Retype all of the data exactly as given.

** start of Supplied information **

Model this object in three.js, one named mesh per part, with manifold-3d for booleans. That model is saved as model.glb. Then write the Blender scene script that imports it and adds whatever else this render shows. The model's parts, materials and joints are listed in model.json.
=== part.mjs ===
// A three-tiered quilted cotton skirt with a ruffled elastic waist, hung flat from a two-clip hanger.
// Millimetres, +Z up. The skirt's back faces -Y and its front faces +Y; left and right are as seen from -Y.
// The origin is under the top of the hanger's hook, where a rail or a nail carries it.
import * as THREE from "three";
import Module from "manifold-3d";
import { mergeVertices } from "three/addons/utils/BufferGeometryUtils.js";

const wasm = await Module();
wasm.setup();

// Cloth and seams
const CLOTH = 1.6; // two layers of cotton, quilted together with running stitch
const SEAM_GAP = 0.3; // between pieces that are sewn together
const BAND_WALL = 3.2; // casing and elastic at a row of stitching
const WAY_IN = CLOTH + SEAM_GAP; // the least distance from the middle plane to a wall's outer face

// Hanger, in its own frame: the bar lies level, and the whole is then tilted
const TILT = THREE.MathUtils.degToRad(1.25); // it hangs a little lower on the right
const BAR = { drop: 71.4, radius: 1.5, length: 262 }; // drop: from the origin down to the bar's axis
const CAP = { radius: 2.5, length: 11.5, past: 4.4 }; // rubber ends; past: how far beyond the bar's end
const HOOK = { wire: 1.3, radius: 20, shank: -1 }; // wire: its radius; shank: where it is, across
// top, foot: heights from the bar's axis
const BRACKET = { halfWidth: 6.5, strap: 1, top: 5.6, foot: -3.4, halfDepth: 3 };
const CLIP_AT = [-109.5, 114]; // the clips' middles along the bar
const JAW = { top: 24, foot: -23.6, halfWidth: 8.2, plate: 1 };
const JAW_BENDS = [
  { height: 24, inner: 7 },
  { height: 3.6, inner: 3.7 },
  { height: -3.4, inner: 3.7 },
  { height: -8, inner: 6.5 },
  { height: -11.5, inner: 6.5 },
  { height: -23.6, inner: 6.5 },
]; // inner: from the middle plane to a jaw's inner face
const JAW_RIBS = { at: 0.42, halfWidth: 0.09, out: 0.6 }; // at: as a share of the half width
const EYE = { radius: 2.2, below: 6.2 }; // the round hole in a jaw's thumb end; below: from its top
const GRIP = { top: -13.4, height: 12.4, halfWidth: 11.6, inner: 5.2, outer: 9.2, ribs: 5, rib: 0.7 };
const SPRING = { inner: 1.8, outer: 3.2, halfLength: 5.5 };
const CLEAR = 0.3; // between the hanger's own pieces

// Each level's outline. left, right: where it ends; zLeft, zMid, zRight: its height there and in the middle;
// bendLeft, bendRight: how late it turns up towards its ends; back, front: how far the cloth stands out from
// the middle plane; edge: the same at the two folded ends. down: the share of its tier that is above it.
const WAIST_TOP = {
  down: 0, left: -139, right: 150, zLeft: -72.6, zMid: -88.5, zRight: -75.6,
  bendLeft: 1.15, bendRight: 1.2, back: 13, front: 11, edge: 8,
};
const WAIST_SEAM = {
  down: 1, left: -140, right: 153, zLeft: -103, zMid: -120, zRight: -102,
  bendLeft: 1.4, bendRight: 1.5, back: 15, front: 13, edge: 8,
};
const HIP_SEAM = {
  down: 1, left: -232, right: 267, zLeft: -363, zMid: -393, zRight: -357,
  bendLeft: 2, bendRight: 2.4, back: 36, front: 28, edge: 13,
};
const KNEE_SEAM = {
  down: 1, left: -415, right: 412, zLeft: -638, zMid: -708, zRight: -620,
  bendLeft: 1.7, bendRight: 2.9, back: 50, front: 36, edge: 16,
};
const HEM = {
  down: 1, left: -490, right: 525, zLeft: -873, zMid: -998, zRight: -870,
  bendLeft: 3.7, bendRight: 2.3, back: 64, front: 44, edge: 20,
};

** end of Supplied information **

Exercise result:
Model this object in three.js, one named mesh per part, with manifold-3d for booleans. That model is saved as model.glb. Then write the Blender scene script that imports it and adds whatever else this render shows. The model's parts, materials and joints are listed in model.json.
=== part.mjs ===
// A three-tiered quilted cotton skirt with a ruffled elastic waist, hung flat from a two-clip hanger.
// Millimetres, +Z up. The skirt's back faces -Y and its front faces +Y; left and right are as seen from -Y.
// The origin is under the top of the hanger's hook, where a rail or a nail carries it.
import * as THREE from "three";
import Module from "manifold-3d";
import { mergeVertices } from "three/addons/utils/BufferGeometryUtils.js";

const wasm = await Module();
wasm.setup();

// Cloth and seams
const CLOTH = 1.6; // two layers of cotton, quilted together with running stitch
const SEAM_GAP = 0.3; // between pieces that are sewn together
const BAND_WALL = 3.2; // casing and elastic at a row of stitching
const WAY_IN = CLOTH + SEAM_GAP; // the least distance from the middle plane to a wall's outer face

// Hanger, in its own frame: the bar lies level, and the whole is then tilted
const TILT = THREE.MathUtils.degToRad(1.25); // it hangs a little lower on the right
const BAR = { drop: 71.4, radius: 1.5, length: 262 }; // drop: from the origin down to the bar's axis
const CAP = { radius: 2.5, length: 11.5, past: 4.4 }; // rubber ends; past: how far beyond the bar's end
const HOOK = { wire: 1.3, radius: 20, shank: -1 }; // wire: its radius; shank: where it is, across
// top, foot: heights from the bar's axis
const BRACKET = { halfWidth: 6.5, strap: 1, top: 5.6, foot: -3.4, halfDepth: 3 };
const CLIP_AT = [-109.5, 114]; // the clips' middles along the bar
const JAW = { top: 24, foot: -23.6, halfWidth: 8.2, plate: 1 };
const JAW_BENDS = [
  { height: 24, inner: 7 },
  { height: 3.6, inner: 3.7 },
  { height: -3.4, inner: 3.7 },
  { height: -8, inner: 6.5 },
  { height: -11.5, inner: 6.5 },
  { height: -23.6, inner: 6.5 },
]; // inner: from the middle plane to a jaw's inner face
const JAW_RIBS = { at: 0.42, halfWidth: 0.09, out: 0.6 }; // at: as a share of the half width
const EYE = { radius: 2.2, below: 6.2 }; // the round hole in a jaw's thumb end; below: from its top
const GRIP = { top: -13.4, height: 12.4, halfWidth: 11.6, inner: 5.2, outer: 9.2, ribs: 5, rib: 0.7 };
const SPRING = { inner: 1.8, outer: 3.2, halfLength: 5.5 };
const CLEAR = 0.3; // between the hanger's own pieces

// Each level's outline. left, right: where it ends; zLeft, zMid, zRight: its height there and in the middle;
// bendLeft, bendRight: how late it turns up towards its ends; back, front: how far the cloth stands out from
// the middle plane; edge: the same at the two folded ends. down: the share of its tier that is above it.
const WAIST_TOP = {
  down: 0, left: -139, right: 150, zLeft: -72.6, zMid: -88.5, zRight: -75.6,
  bendLeft: 1.15, bendRight: 1.2, back: 13, front: 11, edge: 8,
};
const WAIST_SEAM = {
  down: 1, left: -140, right: 153, zLeft: -103, zMid: -120, zRight: -102,
  bendLeft: 1.4, bendRight: 1.5, back: 15, front: 13, edge: 8,
};
const HIP_SEAM = {
  down: 1, left: -232, right: 267, zLeft: -363, zMid: -393, zRight: -357,
  bendLeft: 2, bendRight: 2.4, back: 36, front: 28, edge: 13,
};
const KNEE_SEAM = {
  down: 1, left: -415, right: 412, zLeft: -638, zMid: -708, zRight: -620,
  bendLeft: 1.7, bendRight: 2.9, back: 50, front: 36, edge: 16,
};
const HEM = {
  down: 1, left: -490, right: 525, zLeft: -873, zMid: -998, zRight: -870,
  bendLeft: 3.7, bendRight: 2.3, back: 64, front: 44, edge: 20,
};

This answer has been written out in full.